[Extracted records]
+ + +
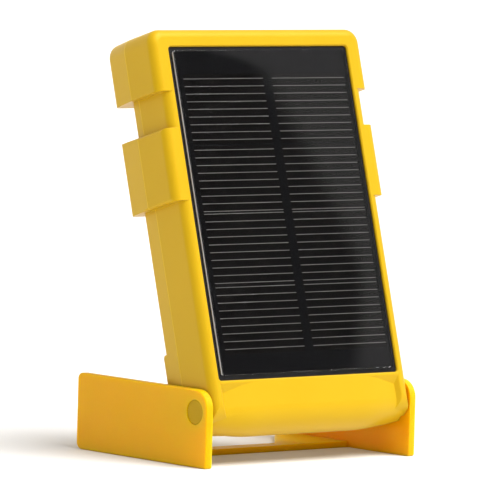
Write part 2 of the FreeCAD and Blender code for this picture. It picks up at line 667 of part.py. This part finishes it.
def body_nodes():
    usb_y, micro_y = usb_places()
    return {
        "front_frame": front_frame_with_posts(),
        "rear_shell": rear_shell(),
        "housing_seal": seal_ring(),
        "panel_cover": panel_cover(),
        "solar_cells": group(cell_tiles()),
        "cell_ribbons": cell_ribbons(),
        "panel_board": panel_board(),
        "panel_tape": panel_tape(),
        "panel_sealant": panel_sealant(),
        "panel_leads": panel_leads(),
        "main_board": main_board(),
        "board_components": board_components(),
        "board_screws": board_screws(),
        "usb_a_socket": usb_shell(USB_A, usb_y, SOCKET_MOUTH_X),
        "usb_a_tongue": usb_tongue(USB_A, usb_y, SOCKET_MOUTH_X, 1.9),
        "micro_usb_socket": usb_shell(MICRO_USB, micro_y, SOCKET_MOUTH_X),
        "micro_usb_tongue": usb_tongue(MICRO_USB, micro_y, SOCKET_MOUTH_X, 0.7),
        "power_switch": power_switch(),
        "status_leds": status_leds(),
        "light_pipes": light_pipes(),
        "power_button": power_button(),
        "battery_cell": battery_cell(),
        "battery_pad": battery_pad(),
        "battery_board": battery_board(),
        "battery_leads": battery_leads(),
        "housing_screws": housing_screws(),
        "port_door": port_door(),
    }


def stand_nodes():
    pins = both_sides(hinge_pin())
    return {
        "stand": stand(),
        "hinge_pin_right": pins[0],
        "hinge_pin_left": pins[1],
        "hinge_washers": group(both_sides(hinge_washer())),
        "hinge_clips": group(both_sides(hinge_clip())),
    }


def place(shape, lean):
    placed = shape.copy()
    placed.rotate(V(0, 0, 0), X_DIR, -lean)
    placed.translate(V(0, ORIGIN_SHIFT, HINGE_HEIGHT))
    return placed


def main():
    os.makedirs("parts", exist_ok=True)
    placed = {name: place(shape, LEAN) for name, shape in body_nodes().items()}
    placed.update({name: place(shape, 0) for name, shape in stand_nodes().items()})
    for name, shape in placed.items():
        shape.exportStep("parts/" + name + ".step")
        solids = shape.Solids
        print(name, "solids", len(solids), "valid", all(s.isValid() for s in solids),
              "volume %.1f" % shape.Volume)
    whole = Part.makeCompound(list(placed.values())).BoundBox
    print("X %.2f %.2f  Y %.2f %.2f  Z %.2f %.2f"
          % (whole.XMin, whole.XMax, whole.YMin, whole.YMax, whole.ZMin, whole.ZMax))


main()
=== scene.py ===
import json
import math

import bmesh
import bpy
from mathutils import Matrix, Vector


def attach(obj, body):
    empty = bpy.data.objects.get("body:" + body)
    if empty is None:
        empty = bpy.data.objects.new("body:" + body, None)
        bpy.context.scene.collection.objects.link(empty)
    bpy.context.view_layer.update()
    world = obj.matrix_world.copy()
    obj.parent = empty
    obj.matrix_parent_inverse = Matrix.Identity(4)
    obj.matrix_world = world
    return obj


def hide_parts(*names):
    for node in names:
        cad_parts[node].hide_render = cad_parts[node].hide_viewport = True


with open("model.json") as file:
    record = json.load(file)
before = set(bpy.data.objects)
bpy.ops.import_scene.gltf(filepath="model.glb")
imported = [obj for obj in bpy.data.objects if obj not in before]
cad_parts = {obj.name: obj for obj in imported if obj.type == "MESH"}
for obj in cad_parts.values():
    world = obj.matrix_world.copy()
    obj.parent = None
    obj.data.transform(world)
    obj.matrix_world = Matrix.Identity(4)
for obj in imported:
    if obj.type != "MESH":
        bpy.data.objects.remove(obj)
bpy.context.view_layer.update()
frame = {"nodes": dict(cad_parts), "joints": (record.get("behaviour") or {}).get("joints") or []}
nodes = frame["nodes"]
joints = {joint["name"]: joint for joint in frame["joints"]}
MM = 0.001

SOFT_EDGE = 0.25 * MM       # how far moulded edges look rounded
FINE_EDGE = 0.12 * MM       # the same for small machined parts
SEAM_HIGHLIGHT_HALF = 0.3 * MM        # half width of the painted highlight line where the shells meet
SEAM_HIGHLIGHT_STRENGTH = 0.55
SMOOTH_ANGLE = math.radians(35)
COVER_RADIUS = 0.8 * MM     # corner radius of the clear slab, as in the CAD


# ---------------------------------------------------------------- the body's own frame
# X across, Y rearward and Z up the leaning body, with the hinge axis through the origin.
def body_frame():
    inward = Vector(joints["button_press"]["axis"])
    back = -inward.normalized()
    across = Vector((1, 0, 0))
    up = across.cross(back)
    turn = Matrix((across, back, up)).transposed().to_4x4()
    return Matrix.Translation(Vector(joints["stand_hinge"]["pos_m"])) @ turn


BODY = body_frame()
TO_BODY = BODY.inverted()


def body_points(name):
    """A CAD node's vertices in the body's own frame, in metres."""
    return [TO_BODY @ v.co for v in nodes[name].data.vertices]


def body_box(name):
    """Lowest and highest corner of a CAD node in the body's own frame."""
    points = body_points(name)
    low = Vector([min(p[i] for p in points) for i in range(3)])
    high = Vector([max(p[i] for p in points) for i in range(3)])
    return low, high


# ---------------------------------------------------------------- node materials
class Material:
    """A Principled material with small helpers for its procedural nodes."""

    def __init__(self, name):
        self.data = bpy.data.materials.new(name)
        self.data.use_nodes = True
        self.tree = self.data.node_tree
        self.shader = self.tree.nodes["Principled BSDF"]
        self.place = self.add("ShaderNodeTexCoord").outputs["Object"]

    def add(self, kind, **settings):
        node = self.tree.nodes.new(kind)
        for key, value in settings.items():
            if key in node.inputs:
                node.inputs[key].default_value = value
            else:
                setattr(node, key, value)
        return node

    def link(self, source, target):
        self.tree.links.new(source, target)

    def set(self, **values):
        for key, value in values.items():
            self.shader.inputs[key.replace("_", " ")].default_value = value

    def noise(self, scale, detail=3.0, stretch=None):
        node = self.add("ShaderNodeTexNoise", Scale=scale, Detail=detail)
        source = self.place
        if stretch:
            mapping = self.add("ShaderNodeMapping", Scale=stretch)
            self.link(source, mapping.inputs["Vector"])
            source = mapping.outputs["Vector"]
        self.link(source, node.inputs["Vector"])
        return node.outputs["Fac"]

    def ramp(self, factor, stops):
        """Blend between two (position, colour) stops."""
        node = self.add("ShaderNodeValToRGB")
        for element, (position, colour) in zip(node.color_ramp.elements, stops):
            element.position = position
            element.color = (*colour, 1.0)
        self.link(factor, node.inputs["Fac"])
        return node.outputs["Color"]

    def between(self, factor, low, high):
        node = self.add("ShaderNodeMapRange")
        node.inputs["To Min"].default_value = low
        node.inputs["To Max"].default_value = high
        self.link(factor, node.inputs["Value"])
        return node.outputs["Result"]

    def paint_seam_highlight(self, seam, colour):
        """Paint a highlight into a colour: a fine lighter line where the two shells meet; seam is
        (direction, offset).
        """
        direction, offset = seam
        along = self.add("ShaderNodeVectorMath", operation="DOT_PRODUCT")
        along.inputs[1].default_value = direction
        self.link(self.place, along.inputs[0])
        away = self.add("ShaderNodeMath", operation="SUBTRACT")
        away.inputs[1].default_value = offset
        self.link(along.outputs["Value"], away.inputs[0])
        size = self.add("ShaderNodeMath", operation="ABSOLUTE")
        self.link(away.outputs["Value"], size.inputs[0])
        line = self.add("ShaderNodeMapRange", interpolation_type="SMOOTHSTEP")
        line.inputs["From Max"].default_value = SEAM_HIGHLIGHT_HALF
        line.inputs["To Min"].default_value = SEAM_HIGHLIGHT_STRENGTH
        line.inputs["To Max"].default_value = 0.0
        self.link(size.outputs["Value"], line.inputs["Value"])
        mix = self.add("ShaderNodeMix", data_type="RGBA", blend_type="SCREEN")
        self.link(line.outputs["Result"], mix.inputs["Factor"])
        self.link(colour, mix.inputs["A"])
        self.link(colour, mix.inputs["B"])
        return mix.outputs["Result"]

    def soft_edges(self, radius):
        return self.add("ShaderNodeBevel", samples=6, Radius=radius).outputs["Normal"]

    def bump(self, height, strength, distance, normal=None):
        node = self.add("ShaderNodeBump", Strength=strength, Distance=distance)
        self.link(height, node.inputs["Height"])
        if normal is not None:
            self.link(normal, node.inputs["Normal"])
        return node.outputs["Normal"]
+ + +
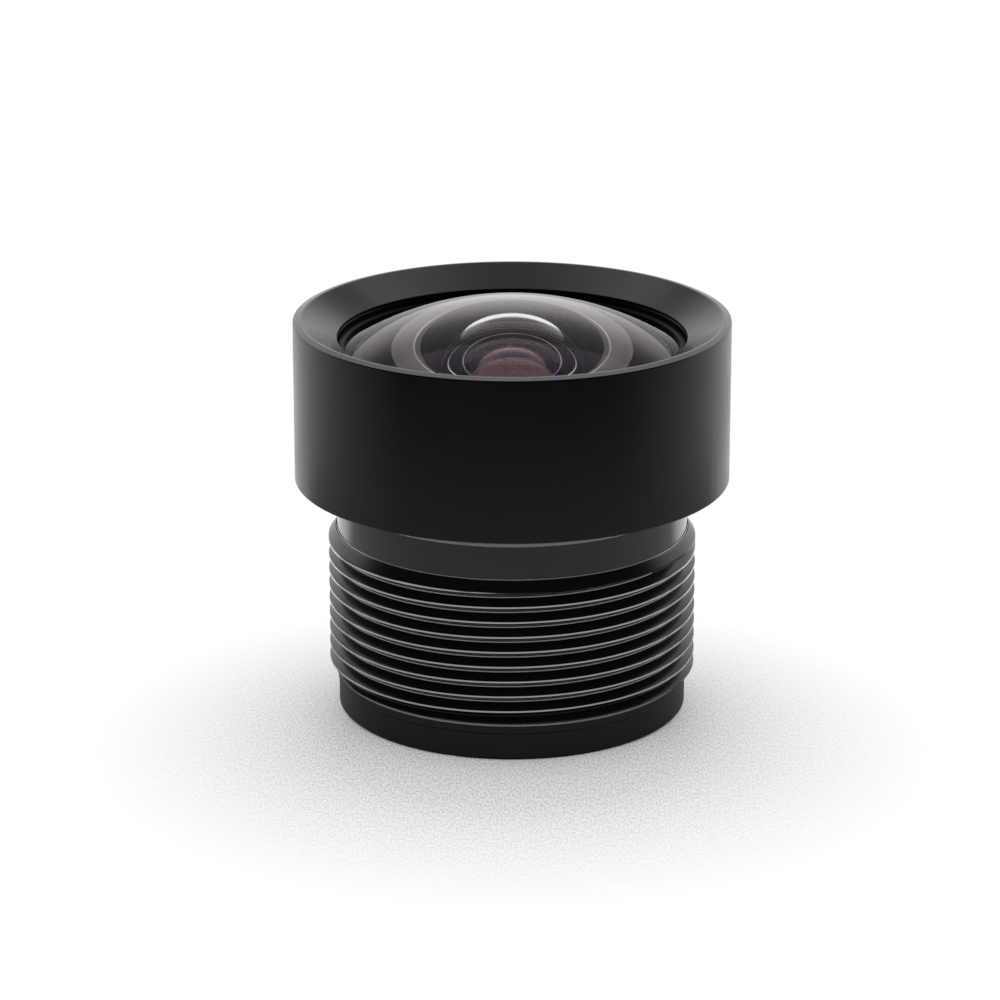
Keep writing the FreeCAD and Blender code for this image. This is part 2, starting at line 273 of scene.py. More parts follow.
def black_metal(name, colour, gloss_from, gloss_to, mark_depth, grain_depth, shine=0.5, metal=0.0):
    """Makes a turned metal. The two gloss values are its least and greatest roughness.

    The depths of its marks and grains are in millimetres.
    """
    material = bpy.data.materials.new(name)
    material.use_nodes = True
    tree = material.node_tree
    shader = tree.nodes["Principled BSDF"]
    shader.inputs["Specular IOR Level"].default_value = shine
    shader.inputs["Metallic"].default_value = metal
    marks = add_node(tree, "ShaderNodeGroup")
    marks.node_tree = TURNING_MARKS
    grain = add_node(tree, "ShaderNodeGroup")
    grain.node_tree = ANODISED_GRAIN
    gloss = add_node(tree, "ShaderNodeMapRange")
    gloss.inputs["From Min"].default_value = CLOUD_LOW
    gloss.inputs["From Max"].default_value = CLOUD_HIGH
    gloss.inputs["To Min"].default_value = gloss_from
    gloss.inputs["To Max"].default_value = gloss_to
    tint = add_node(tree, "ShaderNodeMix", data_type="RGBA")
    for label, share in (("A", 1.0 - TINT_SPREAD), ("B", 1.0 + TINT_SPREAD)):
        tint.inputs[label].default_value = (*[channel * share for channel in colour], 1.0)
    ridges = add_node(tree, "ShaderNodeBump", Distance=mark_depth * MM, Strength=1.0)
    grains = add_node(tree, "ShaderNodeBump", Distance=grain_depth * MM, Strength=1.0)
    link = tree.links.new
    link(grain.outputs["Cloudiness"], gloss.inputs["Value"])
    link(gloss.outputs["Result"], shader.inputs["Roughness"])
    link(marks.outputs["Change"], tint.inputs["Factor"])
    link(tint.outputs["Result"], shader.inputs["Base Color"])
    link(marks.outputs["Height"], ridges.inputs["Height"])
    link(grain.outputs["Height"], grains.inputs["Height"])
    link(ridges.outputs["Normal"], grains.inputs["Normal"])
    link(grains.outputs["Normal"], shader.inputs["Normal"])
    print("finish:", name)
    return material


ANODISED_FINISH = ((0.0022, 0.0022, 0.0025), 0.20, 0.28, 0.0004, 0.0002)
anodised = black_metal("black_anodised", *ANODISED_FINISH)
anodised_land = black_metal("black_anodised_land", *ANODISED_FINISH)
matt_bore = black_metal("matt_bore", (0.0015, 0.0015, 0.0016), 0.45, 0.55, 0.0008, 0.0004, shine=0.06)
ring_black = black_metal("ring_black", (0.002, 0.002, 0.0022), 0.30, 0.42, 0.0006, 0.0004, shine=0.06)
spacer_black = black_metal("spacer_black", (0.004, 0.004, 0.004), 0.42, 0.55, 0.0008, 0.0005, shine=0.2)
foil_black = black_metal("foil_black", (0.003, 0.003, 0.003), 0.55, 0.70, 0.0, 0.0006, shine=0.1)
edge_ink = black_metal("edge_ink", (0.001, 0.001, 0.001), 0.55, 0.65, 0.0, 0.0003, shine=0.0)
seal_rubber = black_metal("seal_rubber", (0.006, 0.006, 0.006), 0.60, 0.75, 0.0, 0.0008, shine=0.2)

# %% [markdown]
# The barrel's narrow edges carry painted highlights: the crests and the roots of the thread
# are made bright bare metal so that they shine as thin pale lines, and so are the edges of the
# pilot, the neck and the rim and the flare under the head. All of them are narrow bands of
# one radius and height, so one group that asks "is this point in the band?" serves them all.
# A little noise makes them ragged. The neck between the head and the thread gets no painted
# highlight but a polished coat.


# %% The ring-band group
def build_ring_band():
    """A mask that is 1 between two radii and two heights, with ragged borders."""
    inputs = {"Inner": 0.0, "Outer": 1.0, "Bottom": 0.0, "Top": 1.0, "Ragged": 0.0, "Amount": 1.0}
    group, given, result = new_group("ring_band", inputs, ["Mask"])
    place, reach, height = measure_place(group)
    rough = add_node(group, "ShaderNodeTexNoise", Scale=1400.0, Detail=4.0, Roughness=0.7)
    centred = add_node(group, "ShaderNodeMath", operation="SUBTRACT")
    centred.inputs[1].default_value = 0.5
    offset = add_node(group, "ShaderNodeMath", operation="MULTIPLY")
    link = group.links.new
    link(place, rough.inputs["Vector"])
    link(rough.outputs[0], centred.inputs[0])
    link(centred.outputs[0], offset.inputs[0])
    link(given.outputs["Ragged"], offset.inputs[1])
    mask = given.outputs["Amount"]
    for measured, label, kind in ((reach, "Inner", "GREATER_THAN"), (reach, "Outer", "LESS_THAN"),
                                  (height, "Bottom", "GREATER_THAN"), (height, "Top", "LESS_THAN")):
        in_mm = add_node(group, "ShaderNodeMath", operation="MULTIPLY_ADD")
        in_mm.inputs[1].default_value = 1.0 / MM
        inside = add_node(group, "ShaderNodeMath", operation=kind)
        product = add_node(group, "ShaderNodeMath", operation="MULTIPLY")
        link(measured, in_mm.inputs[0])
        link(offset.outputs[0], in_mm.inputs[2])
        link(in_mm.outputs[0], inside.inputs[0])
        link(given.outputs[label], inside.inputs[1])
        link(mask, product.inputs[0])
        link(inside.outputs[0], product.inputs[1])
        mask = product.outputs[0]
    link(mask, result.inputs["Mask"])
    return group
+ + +
Exactly the lines from the line containing "Y %.2f %.2f" to the line containing "record = json.load(file)", both included, are to be set down; no other line belongs in the answer.

Task response:
    print("X %.2f %.2f  Y %.2f %.2f  Z %.2f %.2f"
          % (whole.XMin, whole.XMax, whole.YMin, whole.YMax, whole.ZMin, whole.ZMax))


main()
=== scene.py ===
import json
import math

import bmesh
import bpy
from mathutils import Matrix, Vector


def attach(obj, body):
    empty = bpy.data.objects.get("body:" + body)
    if empty is None:
        empty = bpy.data.objects.new("body:" + body, None)
        bpy.context.scene.collection.objects.link(empty)
    bpy.context.view_layer.update()
    world = obj.matrix_world.copy()
    obj.parent = empty
    obj.matrix_parent_inverse = Matrix.Identity(4)
    obj.matrix_world = world
    return obj


def hide_parts(*names):
    for node in names:
        cad_parts[node].hide_render = cad_parts[node].hide_viewport = True


with open("model.json") as file:
    record = json.load(file)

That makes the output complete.